O povão da moda começa a chegar a partir da meia-noite, quando um coquetel VIP se abre no andar de cima da boate. Tati permanece ali quieta, sentadinha ao lado do irmão. Uns se aproximam para conversar, tímidos. Tímida, ela responde em poucas palavras.

Na hora do show, sobe com o microfone num punho, um copo de cerveja no outro. A voz esganiçada ataca os funks. Ela está nervosa, o molejo fica só latente.

Mas o inesperado faz uma surpresa. Cada um de seus refrões pornôs é entoado em coro e de cor pelo público de amantes de moda, música eletrônica, electro e champanhe. A veia do funk carioca, que não gosta de música eletrônica, vira presa dos dentes caninos dos devotos do auto-exílio electro paulistano, que não gostam de samba pop brasileiro.

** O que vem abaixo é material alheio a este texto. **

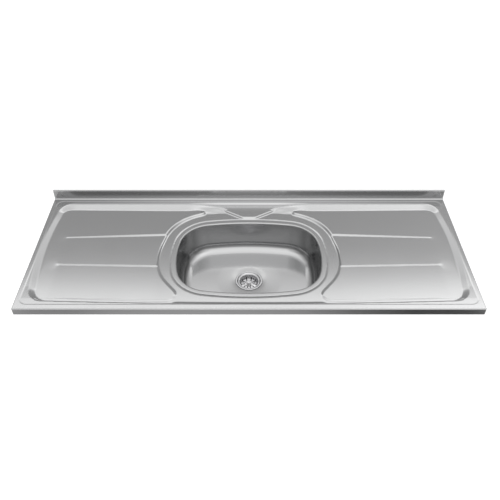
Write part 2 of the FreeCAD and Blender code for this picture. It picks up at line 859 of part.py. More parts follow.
def make_stopper_post():
    """Steel pin from under the stopper up into the knob."""
    top = knob_bottom + post_grip
    corners = [(0, post_bottom), (post_radius, post_bottom), (post_radius, top), (0, top)]
    pin = turned(corners, [0, post_radius / 3.0, 0, 0])
    collar = ring(0, post_radius * 1.8, stopper_top, collar_top)
    return pin.fuse(collar).removeSplitter()


def make_pull_knob():
    """Waisted knob, bored for the pin."""
    top = knob_bottom + knob_height
    corners = [(post_radius + thread_gap, knob_bottom), (knob_waist_radius, knob_bottom),
               (knob_waist_radius, knob_bottom + knob_height * 0.45),
               (knob_radius, knob_bottom + knob_height * 0.7), (knob_radius, top), (0, top),
               (0, knob_bottom + post_grip + thread_gap),
               (post_radius + thread_gap, knob_bottom + post_grip + thread_gap)]
    return turned(corners, [0, 0, 2.0, 1.2, 2.4, 0, 0, 0])


def make_stopper_seal():
    """Rubber plug: a disc with a lip that closes on the cup's floor round the holes."""
    bore = post_radius + thread_gap
    under = stopper_top - stopper_thickness
    corners = [(bore, under), (stopper_radius - stopper_lip_width, under),
               (stopper_radius - stopper_lip_width * 0.6, stopper_low),
               (stopper_radius, stopper_low), (stopper_radius - stopper_thickness * 0.3, stopper_top),
               (bore, stopper_top)]
    return turned(corners, [0, stopper_thickness * 0.4, 0, 0, stopper_thickness * 0.4, 0])


def make_post_clip():
    """Clip on the pin under the stopper."""
    top = stopper_top - stopper_thickness
    return ring(post_radius + thread_gap, clip_radius, top - clip_thickness, top)


# Under the drainers

def base_level(x):
    """Height of the gutter's floor at a distance x from the middle."""
    share = (x - inner_end_x) / (outer_end_x - inner_end_x)
    return surround_level + (outer_level - surround_level) * share


def channel_top(x):
    """Height of a channel's crown under the lowest place that it crosses."""
    return base_level(x - channel_web_width / 2.0) - sheet - part_gap


def make_channel(x):
    """Top-hat channel from the front to the back return flange."""
    low = sheet
    high = channel_top(x)
    crown = channel_web_width / 2.0
    root = crown + channel_lean
    foot = root + channel_foot_width
    outer = [(-foot, low), (-root + channel_sheet, low), (-crown + channel_sheet, high - channel_sheet),
             (crown - channel_sheet, high - channel_sheet), (root - channel_sheet, low), (foot, low),
             (foot, low + channel_sheet), (root, low + channel_sheet), (crown, high), (-crown, high),
             (-root, low + channel_sheet), (-foot, low + channel_sheet)]
    bend = channel_sheet * 0.6
    radii = [0, 0, bend, bend, 0, 0, 0, 0, bend, bend, 0, 0]
    half = top_depth / 2.0 - sheet - channel_end_gap
    face = Part.Face(upright(rounded_outline(outer, radii)))
    return face.extrude(Vector(0, 2.0 * half, 0)).translated(Vector(x, -half, 0))


def make_drainer_pads(hollow):
    """Pads between the channels' crowns and the underside of the right drainer."""
    pads = []
    for x in (inner_channel_x, outer_channel_x):
        for y in drainer_pad_places:
            half_x = drainer_pad_width / 2.0
            half_y = drainer_pad_length / 2.0
            block = box(x - half_x, y - half_y, channel_top(x), x + half_x, y + half_y, rim_level)
            pads.append(block.common(hollow))
    return Part.makeCompound(pads)


def make_bracket():
    """Angle on the right-hand return flange, its slotted tab inside the cabinet."""
    tab_outer = top_length / 2.0 - return_width - part_gap
    tab_inner = tab_outer - bracket_sheet
    leg_end = top_length / 2.0 - sheet - channel_end_gap
    bottom = -bracket_drop
    corners = [(tab_inner, bottom), (tab_outer, bottom), (tab_outer, sheet), (leg_end, sheet),
               (leg_end, sheet + bracket_sheet), (tab_inner, sheet + bracket_sheet)]
    radii = [0, 0, 0, 0, 0, bracket_bend_radius]
    face = Part.Face(upright(rounded_outline(corners, radii)))
    angle = face.extrude(Vector(0, bracket_width, 0))
    angle = angle.translated(Vector(0, bracket_y - bracket_width / 2.0, 0))
    half = bracket_slot_length / 2.0
    rise = bracket_slot_width / 2.0
    slot_z = bottom / 2.0 - sheet
    outline = [(bracket_y - half, slot_z - rise), (bracket_y + half, slot_z - rise),
               (bracket_y + half, slot_z + rise), (bracket_y - half, slot_z + rise)]
    slot = across(prism(outline, [rise * 0.98] * 4, tab_inner - overrun, tab_outer + overrun))
    return angle.cut(slot)


def make_earth_tag():
    """Lug welded on the back return flange, with a hole for the earth screw."""
    back_y = top_depth / 2.0 - sheet - channel_end_gap
    front_y = top_depth / 2.0 - return_width - tag_reach
    half = tag_width / 2.0
    corners = [(tag_x - half, front_y), (tag_x + half, front_y), (tag_x + half, back_y),
               (tag_x - half, back_y)]
    tag = prism(corners, [half * 0.95, half * 0.95, 0, 0], sheet, sheet + channel_sheet)
    hole = Part.makeCylinder(tag_hole_radius, 4.0 * sheet, Vector(tag_x, front_y + half, -sheet))
    return tag.cut(hole)


def front_copy(shape):
    return shape.mirror(Vector(0, 0, 0), Vector(0, 1, 0))


def make_parts():
    hollow = space_under_deck()
    front_pad, rear_pad = make_wall_pads()
    drainer_pads = make_drainer_pads(hollow)
    bracket = make_bracket()
    return {
        "sink_top": make_sink_top(hollow),
        "bowl": make_bowl(),
        "bowl_front_pad": front_pad,
        "bowl_rear_pad": rear_pad,
        "bowl_left_pad": make_floor_pad(-1.0),
        "bowl_right_pad": make_floor_pad(1.0),
        "left_outer_stiffener": mirrored(make_channel(outer_channel_x)),
        "left_inner_stiffener": mirrored(make_channel(inner_channel_x)),
        "right_inner_stiffener": make_channel(inner_channel_x),
        "right_outer_stiffener": make_channel(outer_channel_x),
        "left_drainer_pads": mirrored(drainer_pads),
        "right_drainer_pads": drainer_pads,
        "left_front_bracket": front_copy(mirrored(bracket)),
        "left_rear_bracket": mirrored(bracket),
        "right_front_bracket": front_copy(bracket),
        "right_rear_bracket": bracket,
        "earth_tag": make_earth_tag(),
        "waste_flange": make_waste_flange(),
        "cup_plate": make_cup_plate(),
        "flange_seal": make_flange_seal(),
        "body_seal": make_body_seal(),
        "waste_body": make_waste_body(),
        "body_insert": make_body_insert(),
        "clamp_screw": make_clamp_screw(),
        "outlet_seal": make_outlet_seal(),
        "outlet_nut": make_outlet_nut(),
        "outlet_tail": make_outlet_tail(),
        "strainer_basket": make_strainer_basket(),
        "hub_bush": make_hub_bush(),
        "stopper_post": make_stopper_post(),
        "pull_knob": make_pull_knob(),
        "stopper_seal": make_stopper_seal(),
        "post_clip": make_post_clip(),
    }


os.makedirs("parts", exist_ok=True)
for name, shape in make_parts().items():
    shape.exportStep("parts/" + name + ".step")
    print(name, len(shape.Solids), shape.isValid(), round(shape.Volume))
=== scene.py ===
import math
import bmesh
import bpy
import numpy as np
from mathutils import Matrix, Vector, kdtree


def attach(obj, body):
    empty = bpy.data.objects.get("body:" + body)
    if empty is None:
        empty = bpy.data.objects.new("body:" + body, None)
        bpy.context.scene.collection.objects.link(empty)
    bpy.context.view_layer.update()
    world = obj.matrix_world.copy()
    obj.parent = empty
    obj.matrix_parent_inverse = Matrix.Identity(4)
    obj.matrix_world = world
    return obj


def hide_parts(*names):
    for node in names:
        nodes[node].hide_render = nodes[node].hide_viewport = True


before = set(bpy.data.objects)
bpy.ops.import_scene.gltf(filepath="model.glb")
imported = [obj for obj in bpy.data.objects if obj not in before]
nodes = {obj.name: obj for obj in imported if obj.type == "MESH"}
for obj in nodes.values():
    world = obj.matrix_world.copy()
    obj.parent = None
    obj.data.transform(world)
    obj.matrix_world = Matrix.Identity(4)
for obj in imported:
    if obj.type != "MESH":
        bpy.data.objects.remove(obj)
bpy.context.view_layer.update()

scene = bpy.context.scene
scene.view_settings.view_transform = "Standard"


# The camera stands in front of the sink, 1.3 m over the cabinet's top, and looks down on the
# bowl at a little under 45 degrees, as in the photograph.

camera_data = bpy.data.cameras.new("photo_camera")
camera_data.sensor_width = 36.0
camera_data.lens = 42.03
camera_data.shift_x = 0.00215
camera = bpy.data.objects.new("photo_camera", camera_data)
camera.location = (0.0, -1.4165, 1.3108)
camera.rotation_euler = (math.radians(47.53), 0.0, 0.0)
scene.collection.objects.link(camera)
scene.camera = camera


# The studio floor lies as far below the sink as a kitchen's. It is white paper with a soft grey
# patch of painted shade in front of the sink, darkest to the right, which the apron mirrors as
# its shade. The floor looks the same to the camera and in mirrors.

floor_level = -0.87
floor_radius = 30.0
paper_white = (0.88, 0.88, 0.88, 1.0)
paper_glow = 0.6
# The patch of painted shade on the floor: its reach behind, in front and to the sides, and its
# grey levels from left to right
patch_back = (-1.05, -0.55)
patch_front = (-1.4, -2.1)
patch_side = (1.05, 1.7)
patch_half = 1.0
painted_shade_greys = ((-0.865, 0.24), (-0.67, 0.3), (-0.43, 0.325), (-0.24, 0.335), (0.0, 0.32),
               (0.247, 0.27), (0.537, 0.13), (0.82, 0.045))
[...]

Mesmo em estado de choque cultural, os olhos de Tati crescem de emoção. Os dos espectadores, idem. Ela volta ao Rio sem entender que gente é aquela que gosta de sua música, o que aconteceu. Quem fica também não entende.

Mas, afinal, como uma "favelada, preta, pobre, polêmica" conquistou poder a ponto de atrair o fascínio do mundo "moderno" que orbita nestes dias em torno da São Paulo Fashion Week?

A idéia partiu do núcleo de criadores jovens da coligação entre o coletivo Cooperativa da Kombi e a marca Cavalera, aos quais se integram, para o desfile, os DJs Edu Corelli e Luis Depeche. O espírito que toma conta é meio "Diários de Motocicleta", meio festa junina de Lula --de todo modo politizado, em busca de identidade.

Os "sete Cavaleras" e os DJs misturam xales peruanos, bolsas em formato de porquinhos e vaquinhas de sítio, sons remixados de Menudo, lambada, Gal Costa, Luiz Caldas, Ricky Martin, Ney Matogrosso, tecno-samba e outros ícones pan-americanos.

Tati fecha a trilha do desfile, com o mote funk "não gosto de peru pequeno" e uma inédita cujo refrão quase suíno repete "óin, óin, óin". A viagem ao coração da América de baixo deságua no morro carioca, no quintal de casa.

Ao ser instado a explicar o que Tati tem a ver com SP Fashion Week, o DJ Corelli, 38, é ácido: "É porque aqui todo mundo é feio, mas acha que está na moda".

Elo de ligação entre a Cavalera e a cooperativa, Ricardo Gonzalez, 36, resiste à idéia de que haja um discurso político por trás do convite a Tati. Mas afirma: "O Brasil sempre foi visto pelo mundo como um suvenir. Ainda é, mas hoje é mais ácido, tem discurso".

"A trilha uniu as três divas da música brasileira, Gal, Bethânia e Tati. Cada época tem a diva que merece", provoca Adriano Costa, 29, um dos criadores coligados.

Mas não é tranqüila a passagem da funkeira pelo evento. Nos bastidores pré-desfile, discute-se a possibilidade de que Tati cante algo ao final. Ela reage com susto. Descobrem que o experimento causará microfonia. Desistem, mas pedem que Tati acompanhe a equipe no giro final para receber os aplausos. Ela assusta de novo.

Vendo-a em lugar de destaque na platéia, o diretor da SPFW, Paulo Borges, quer saber quem é a moça. Tati não desfila. O papel de figura de decoração é compartilhado por outro convidado da Cavalera, o roqueiro Serguei, 70, que veio do Rio no mesmo vôo. O ex-namorado de Janis Joplin aprecia a simpatia da funkeira, mas não a aceita como atualizadora anos 2000 da atitude rock'n'roll.

"Não é rock, com certeza não é mais sexo do que eu. Odeio funk carioca. Essas letras são o fim da civilização, o cúmulo da falta de respeito", crava o eterno roqueiro-rebelde-marginal.

O evento acaba, sem que a estrela conheça sombra do entusiasmo que causará mais tarde n'A Lôca. "Adorei", ela avalia --e mais não fala. Mesmo ensangüentada, Tati Quebra-Preconceito se safou de mais uma.